NASHUA – It’s taken 18 months and $5.2 million, but finally the newly expanded and federally qualified Harbor Homes health care center is open for business.
Officials gathered Wednesday to show off the brand new operation at 45 High Street, which unifies health services under one roof and is designed to streamline health care for the homeless and others in Nashua.
Harbor Homes already had a Federally Qualified Healthcare Center, or FQHC, but the space was small and the need significant.
"Our need was there. We were able to cull together the data, applied and received a $5 million grant, plus other funding sources," said Scott Slattery of Harbor Homes Wednesday.

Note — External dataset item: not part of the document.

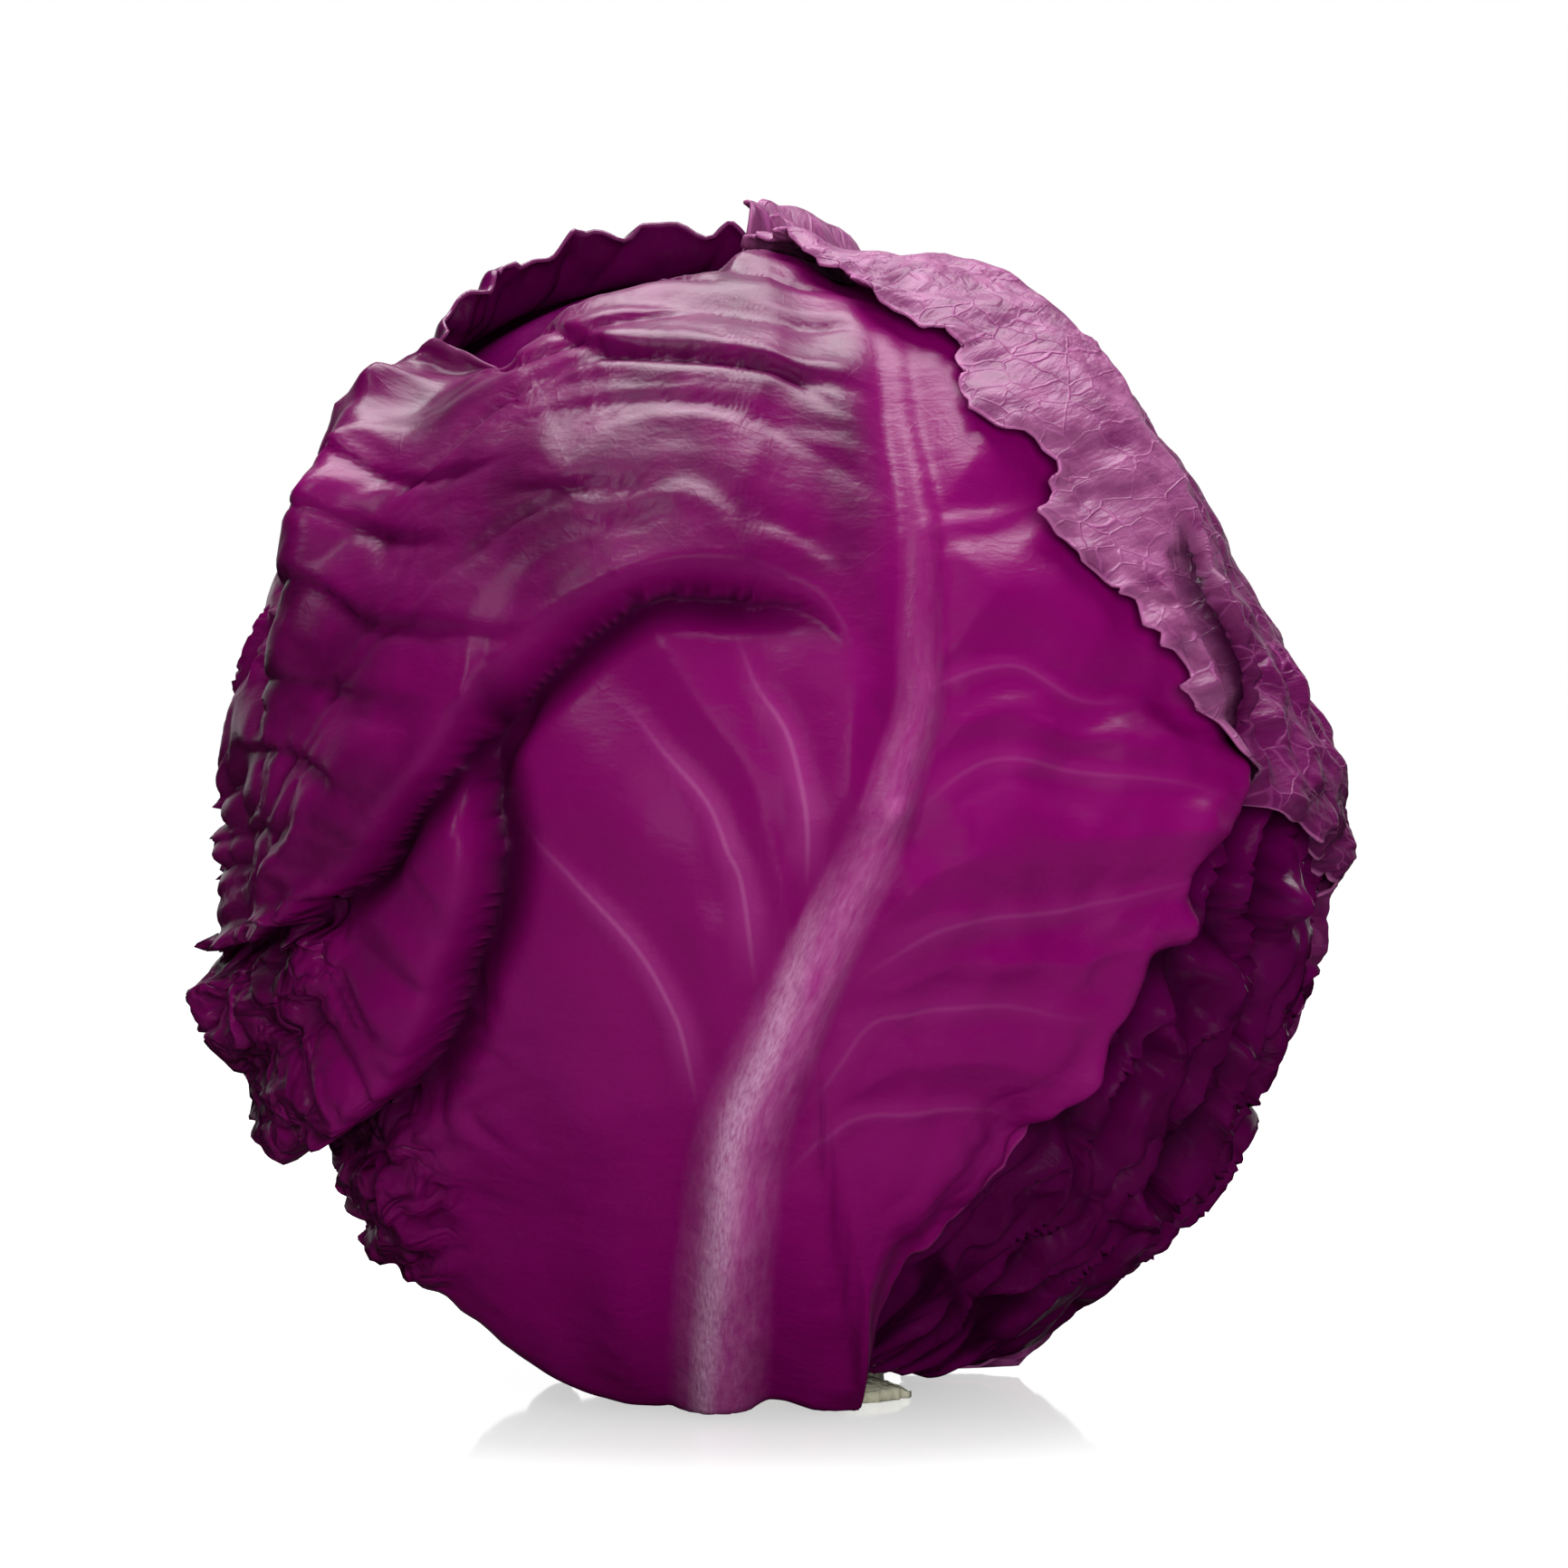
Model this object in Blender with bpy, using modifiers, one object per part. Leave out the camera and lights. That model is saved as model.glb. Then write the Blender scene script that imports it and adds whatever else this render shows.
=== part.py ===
"""Red cabbage head, standing on its cut stem.

A tight heart is wrapped by nine outer leaves, laid over one another from the inside out
as they grow. Each leaf is a closed shell of its own, thick along its midrib and thin in
its blade. A short cut stem carries the head, with the stubs of trimmed leaves round it.

Metres, +Z up. The origin is the centre of the stem's cut face, which is the foot that the
head stands on. The broad front leaf faces -Y. Azimuths turn from the front towards +X.
"""
import math

import bpy
import numpy as np
from mathutils import Vector
from mathutils.bvhtree import BVHTree

# Driving dimensions
HEAD_CENTRE_HEIGHT = 0.0812     # middle of the head above the surface it stands on
HEART_RADIUS = 0.0690           # the tight ball of inner leaves
HEART_STRETCH = 1.02            # its height over its width
CHART_RADIUS = 0.080            # the head's nominal radius, on which leaf outlines are drawn
LAYER_GAP = 0.0008              # clear space kept between one leaf and the next
STEM_RADIUS = 0.0165
STEM_TOP_RADIUS = 0.0155
STEM_HEIGHT = 0.0080
STEM_FOOT_BEVEL = 0.0008
BASE_CAP_DEG = 15.5             # leaves stop this far from the nadir, clear of the stem
STUB_INNER_RADIUS = STEM_RADIUS + 0.0006
STUB_OUTER_RADIUS = 0.0265
STUB_HEIGHT = 0.0030
STUB_HALF_ANGLE_DEG = 17.0
STUB_FACETS = 8                 # flats along a stub's curved side

RIB_FOOT_HALF_WIDTH = 11.0      # a midrib's half width in millimetres at the leaf's foot
RIB_TIP_HALF_WIDTH = 5.0
RIB_TIP_SHARE = 0.25            # how much of its depth a midrib keeps at the leaf's tip
SMOOTHING_ROUNDS = 10           # how taut a leaf lies over the layers under it
LONGEST_CELL = 2.6              # a grid's longest cell, in chart radii over its cell count
PROBE_SPREAD = 0.55             # how far to each side of a vertex the layers are felt, in cells
RAY_START = 0.2                 # rays start this far from the head's centre
CENTRE = Vector((0.0, 0.0, HEAD_CENTRE_HEIGHT))

# A leaf's outline: bearing round its middle in degrees (0 towards the tip, 90 to the right
# as seen from outside) and reach in millimetres along the head's surface.
COMMON_OUTLINE = [
    (0, 118), (30, 114), (60, 104), (90, 96), (120, 90), (150, 96),
    (180, 112), (210, 96), (240, 90), (270, 96), (300, 104), (330, 114),
]
FRONT_OUTLINE = [
    (0, 118), (20, 106), (41, 92), (61, 80), (80, 76), (97, 73), (111, 67), (122, 63),
    (139, 66), (160, 74), (172, 104), (185, 112), (205, 106), (230, 112), (255, 120),
    (280, 118), (305, 112), (330, 108),
]
RIGHT_OUTLINE = [
    (0, 100), (40, 96), (90, 90), (130, 92), (165, 104), (195, 106), (220, 104),
    (250, 96), (280, 86), (320, 90),
]
SHOULDER_OUTLINE = [
    (0, 110), (30, 106), (60, 98), (90, 92), (120, 90), (150, 98), (180, 112), (205, 98),
    (230, 78), (255, 66), (275, 68), (295, 78), (315, 92), (335, 108),
]

# Midrib routes, as (height, sideways) in millimetres from the leaf's middle, base first
STRAIGHT_RIB = [(-105, 0), (-40, 2), (20, -2), (80, 0)]
FRONT_RIB = [(-105, -9), (-60, -6), (-35, 0), (-14, 11), (5, 20), (25, 23), (60, 21), (92, 15)]

# Every leaf is about a millimetre thick; an exposed leaf's shell is as deep as its crinkles.
# name, azimuth and elevation of the leaf's middle, outline, midrib, depth of the blade's
# shell, depth at the foot of the midrib, cells along each side of its grid
LEAVES = [
    ("inner_leaf_1", 120, 0, COMMON_OUTLINE, STRAIGHT_RIB, 0.0011, 0.0016, 16),
    ("inner_leaf_2", -20, 0, COMMON_OUTLINE, STRAIGHT_RIB, 0.0011, 0.0016, 16),
    ("inner_leaf_3", -140, 0, COMMON_OUTLINE, STRAIGHT_RIB, 0.0011, 0.0016, 16),
    ("left_leaf", -72, 0, COMMON_OUTLINE, STRAIGHT_RIB, 0.0016, 0.0026, 18),
    ("crown_leaf", -118, 8, COMMON_OUTLINE, STRAIGHT_RIB, 0.0013, 0.0024, 18),
    ("right_leaf", 60, 0, RIGHT_OUTLINE, STRAIGHT_RIB, 0.0018, 0.0028, 18),
    ("back_leaf", 192, 0, COMMON_OUTLINE, STRAIGHT_RIB, 0.0022, 0.0042, 18),
    ("front_leaf", 0, 0, FRONT_OUTLINE, FRONT_RIB, 0.0026, 0.0060, 22),
    ("shoulder_leaf", 112, 4, SHOULDER_OUTLINE, STRAIGHT_RIB, 0.0022, 0.0046, 20),
]

# Stubs of leaves that were trimmed away: name and azimuth
STUBS = [("leaf_stub_1", 38), ("leaf_stub_2", -100), ("leaf_stub_3", 152)]

MM = 0.001


def clear_scene():
    for obj in list(bpy.data.objects):
        bpy.data.objects.remove(obj)


def principled(name, colour, roughness):
    material = bpy.data.materials.new(name)
    material.use_nodes = True
    shader = material.node_tree.nodes["Principled BSDF"]
    shader.inputs["Base Color"].default_value = (*colour, 1.0)
    shader.inputs["Roughness"].default_value = roughness
    shader.inputs["Metallic"].default_value = 0.0
    return material


def put_in(collection, obj, name, material):
    """Names the object, gives it its material and moves it to the part's collection."""
    obj.name = name
    obj.data.name = name
    obj.data.materials.clear()
    obj.data.materials.append(material)
    for other in list(obj.users_collection):
        other.objects.unlink(obj)
    collection.objects.link(obj)
    return obj


def axes_of(azimuth_deg, elevation_deg):
    """Right, outward and up at a place on the head, as seen from outside."""
    azimuth = math.radians(azimuth_deg)
    elevation = math.radians(elevation_deg)
    level = Vector((math.sin(azimuth), -math.cos(azimuth), 0.0))
    right = Vector((math.cos(azimuth), math.sin(azimuth), 0.0))
    outward = level * math.cos(elevation) + Vector((0.0, 0.0, math.sin(elevation)))
    up = Vector((0.0, 0.0, math.cos(elevation))) - level * math.sin(elevation)
    return right, outward, up


def direction_at(axes, across, along):
    """The direction from the head's centre to a point of a leaf's flat chart."""
    right, outward, up = axes
    distance = math.hypot(across, along)
    if distance < 1e-9:
        return outward.copy()
    angle = distance / CHART_RADIUS
    sideways = (right * across + up * along) / distance
    return outward * math.cos(angle) + sideways * math.sin(angle)


def outline_reach(outline, bearing_deg):
    """The reach at a bearing, on a closed smooth curve through the outline's points."""
    count = len(outline)
    for i in range(count):
        start = outline[i][0]
        end = outline[(i + 1) % count][0] + (360 if i + 1 == count else 0)
        if start <= bearing_deg <= end:
            break
    t = (bearing_deg - start) / (end - start)
    p0, p1, p2, p3 = (outline[(i + k) % count][1] for k in (-1, 0, 1, 2))
    return MM * 0.5 * (
        2 * p1 + (p2 - p0) * t + (2 * p0 - 5 * p1 + 4 * p2 - p3) * t * t
        + (3 * p1 - p0 - 3 * p2 + p3) * t ** 3
    )


def clear_reach(axes, bearing_deg, reach):
    """The reach, cut short where it would run into the stem's place under the head."""
    cap = -math.cos(math.radians(BASE_CAP_DEG))
    bearing = math.radians(bearing_deg)
    distance = reach / 2
    while distance < reach:
        direction = direction_at(axes, distance * math.sin(bearing), distance * math.cos(bearing))
        if direction.z < cap:
            return distance - MM
        distance += MM
    return reach


def stack_radius(trees, direction):
    """How far out the layers laid so far reach in this direction."""
    start = CENTRE + direction * RAY_START
    nearest = RAY_START
    for tree in trees:
        hit = tree.ray_cast(start, -direction, RAY_START)
        if hit[0] is not None:
            nearest = min(nearest, hit[3])
    return RAY_START - nearest


def smooth_drape(floor):
    """A taut sheet over the floor's radii: smoothed, and never under the floor."""
    sheet = floor.copy()
    for _ in range(SMOOTHING_ROUNDS):
        padded = np.pad(sheet, 1, mode="edge")
        around = padded[:-2, 1:-1] + padded[2:, 1:-1] + padded[1:-1, :-2] + padded[1:-1, 2:]
        sheet = np.maximum(floor, 0.5 * sheet + 0.125 * around)
    return sheet


def rib_share(rib, across, along):
    """1 on the midrib's line at the leaf's base, falling to 0 at its sides and its tip."""
    heights, sideways = zip(*rib)
    middle = float(np.interp(along / MM, heights, sideways))
    progress = min(max((along / MM - heights[0]) / (heights[-1] - heights[0]), 0.0), 1.0)
    half_width = RIB_FOOT_HALF_WIDTH + (RIB_TIP_HALF_WIDTH - RIB_FOOT_HALF_WIDTH) * progress
    side = max(0.0, 1.0 - abs(across / MM - middle) / half_width)
    return side * side * (3.0 - 2.0 * side) * (1.0 + (RIB_TIP_SHARE - 1.0) * progress)


def lay_leaf(collection, material, trees, leaf):
    """One leaf: a flat grid, cut to its outline, draped on the layers and made solid."""
    name, azimuth, elevation, outline, rib, blade_depth, rib_depth, cells = leaf
    axes = axes_of(azimuth, elevation)
    bpy.ops.mesh.primitive_grid_add(x_subdivisions=cells, y_subdivisions=cells, size=2.0)
    obj = bpy.context.active_object
    side = cells + 1
    chart = np.zeros((side, side, 2))
    floor = np.zeros((side, side))
    cell = LONGEST_CELL * CHART_RADIUS / cells
    # how far the middle of a flat facet sinks under the round it stands for
    sag = 2 * cell * cell / (8 * CHART_RADIUS)
    step = PROBE_SPREAD * cell
    offsets = [(dx * step, dy * step) for dx in (-1, 0, 1) for dy in (-1, 0, 1)]
    vertices = obj.data.vertices
    for index, vertex in enumerate(vertices):
        x, y = vertex.co.x, vertex.co.y
        # a square grid spread over a disc, whose cells stay even
        disc_x = x * math.sqrt(1 - y * y / 2)
        disc_y = y * math.sqrt(1 - x * x / 2)
        share = math.hypot(disc_x, disc_y)
        bearing = math.degrees(math.atan2(disc_x, disc_y)) % 360
        reach = clear_reach(axes, bearing, outline_reach(outline, bearing))
        across = share * reach * math.sin(math.radians(bearing))
        along = share * reach * math.cos(math.radians(bearing))
        row, column = divmod(index, side)
        chart[row, column] = across, along
        floor[row, column] = LAYER_GAP + sag + max(
            stack_radius(trees, direction_at(axes, across + dx, along + dy))
            for dx, dy in offsets
        )
    sheet = smooth_drape(floor)
    group = obj.vertex_groups.new(name="depth")
    for index, vertex in enumerate(vertices):
        across, along = chart[divmod(index, side)]
        direction = direction_at(axes, across, along)
        vertex.co = CENTRE + direction * sheet[divmod(index, side)]
        depth = blade_depth + (rib_depth - blade_depth) * rib_share(rib, across, along)
        group.add([index], depth / rib_depth, "REPLACE")
    solidify = obj.modifiers.new("leaf thickness", "SOLIDIFY")
    solidify.thickness = rib_depth
    solidify.offset = 1.0
    solidify.vertex_group = group.name
    obj.data.shade_smooth()
    put_in(collection, obj, name, material)
    return obj


def tree_of(obj):
    bpy.context.view_layer.update()
    return BVHTree.FromObject(obj, bpy.context.evaluated_depsgraph_get())


def add_heart(collection, material):
    bpy.ops.mesh.primitive_uv_sphere_add(
        segments=32, ring_count=20, radius=HEART_RADIUS, location=CENTRE
    )
    obj = bpy.context.active_object
    obj.scale.z = HEART_STRETCH
    # the rays below read its mesh, so the mesh itself stands where the heart is
    bpy.ops.object.transform_apply(location=True, rotation=True, scale=True)
    obj.data.shade_smooth()
    return put_in(collection, obj, "heart", material)


def add_stem(collection, material):
    bpy.ops.mesh.primitive_cone_add(
        vertices=40, radius1=STEM_RADIUS, radius2=STEM_TOP_RADIUS, depth=STEM_HEIGHT,
        location=(0.0, 0.0, STEM_HEIGHT / 2),
    )
    obj = bpy.context.active_object
    bevel = obj.modifiers.new("soft foot", "BEVEL")
    bevel.width = STEM_FOOT_BEVEL
    bevel.segments = 2
    bevel.limit_method = "ANGLE"
    return put_in(collection, obj, "stem", material)


def add_stub(collection, material, name, azimuth_deg):
    """The cut foot of a trimmed leaf: a sector of a flat ring, lying against the stem."""
    spread = [
        math.radians(azimuth_deg + STUB_HALF_ANGLE_DEG * (2 * i / STUB_FACETS - 1))
        for i in range(STUB_FACETS + 1)
    ]
    inner = [(STUB_INNER_RADIUS, angle) for angle in spread]
    outer = [(STUB_OUTER_RADIUS, angle) for angle in reversed(spread)]
    curve = bpy.data.curves.new(name, "CURVE")
    curve.dimensions = "2D"
    curve.fill_mode = "BOTH"
    curve.extrude = STUB_HEIGHT / 2
    spline = curve.splines.new("POLY")
    spline.points.add(2 * (STUB_FACETS + 1) - 1)
    for point, (radius, angle) in zip(spline.points, inner + outer):
        point.co = (radius * math.sin(angle), -radius * math.cos(angle), 0.0, 1.0)
    spline.use_cyclic_u = True
    obj = bpy.data.objects.new(name, curve)
    obj.location.z = STUB_HEIGHT / 2
    return put_in(collection, obj, name, material)


def build():
    clear_scene()
    collection = bpy.data.collections.new("red_cabbage_head")
    bpy.context.scene.collection.children.link(collection)
    leaf_purple = principled("leaf_purple", (0.20, 0.008, 0.14), 0.42)
    pale_flesh = principled("pale_flesh", (0.62, 0.60, 0.42), 0.55)
    add_stem(collection, pale_flesh)
    for name, azimuth in STUBS:
        add_stub(collection, pale_flesh, name, azimuth)
    trees = [tree_of(add_heart(collection, leaf_purple))]
    for leaf in LEAVES:
        trees.append(tree_of(lay_leaf(collection, leaf_purple, trees, leaf)))


build()
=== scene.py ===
# %% [markdown]
# # A red cabbage head, standing on its cut stem
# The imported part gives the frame: a heart, nine leaves, a stem and three leaf stubs, in metres
# with +Z up. Here every one of them gets the looks of the real vegetable, in the same place.

import math

import bpy
import numpy as np
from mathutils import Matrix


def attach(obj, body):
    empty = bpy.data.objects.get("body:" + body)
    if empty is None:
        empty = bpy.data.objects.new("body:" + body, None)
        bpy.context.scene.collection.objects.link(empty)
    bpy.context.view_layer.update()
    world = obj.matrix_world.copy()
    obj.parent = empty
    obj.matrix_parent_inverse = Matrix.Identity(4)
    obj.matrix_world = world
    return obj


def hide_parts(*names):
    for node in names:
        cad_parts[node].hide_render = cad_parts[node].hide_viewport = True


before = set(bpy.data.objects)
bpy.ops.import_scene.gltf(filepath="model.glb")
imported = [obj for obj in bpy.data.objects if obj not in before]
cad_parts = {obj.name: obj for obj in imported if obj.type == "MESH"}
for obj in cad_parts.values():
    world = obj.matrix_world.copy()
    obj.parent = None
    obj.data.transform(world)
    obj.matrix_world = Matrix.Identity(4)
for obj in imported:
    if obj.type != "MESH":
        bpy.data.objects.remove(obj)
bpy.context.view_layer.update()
print("CAD nodes:", ", ".join(sorted(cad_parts)))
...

Renovating the space, part of Nashua’s original telephone building was "not an easy task, there were lots and lots of challenges that came with it," Slattery said.
The new space covers about 38,000 square feet. There is a main clinic, a waiting area, a cafeteria and commercial kitchen and a conference room. Data and phone lines have been updated. Eventually a medical respite area will be available as well.
Carol Furlong, who directs the center’s medical efforts, said now a coordinated team of medical professionals – primary care, mental health and dental providers, can combine their efforts at one site.
"What we’re able to do now that we haven’t been able to do in the past is integrate those services," she said.
More than 100 people gathered Wednesday to celebrate the event and tour the new facility, which has characteristics similar to any contemporary doctor or dentist office.
Furlong said, "compared to other municipalities in the state, we are one of very few health centers for the homeless. That’s what really distinquishes us from the others. We’re treating homeless individuals. We’re the only one that provides all three services in one site."
"It’s another great opportunity for our community, another resource for those that are unisured, underinsured, homeless, folks that are in need of medical care, dental care, affordable care. That’s what it means," Slattery said. "It also takes some of the stigma, too. There’s a place that you can come to be treated with respecrt, treated with dignity, that’s what it’s really about."
Harbor Homes CEO Peter Kelleher said the other donors "see it as an investment. We believe we’ll be able to demonstrate cost effective outcomes for people."
Wednesday’s ceremony, held at the High Street building’s training room, featured Gov. Maggie Hassan. In her remarks, Hassan praised the effort, and private and public partnership, and "individuals coming together to make sure that we all have a chance to be independent, work hard, to contribute and to then give back to the people who helped us in the first place."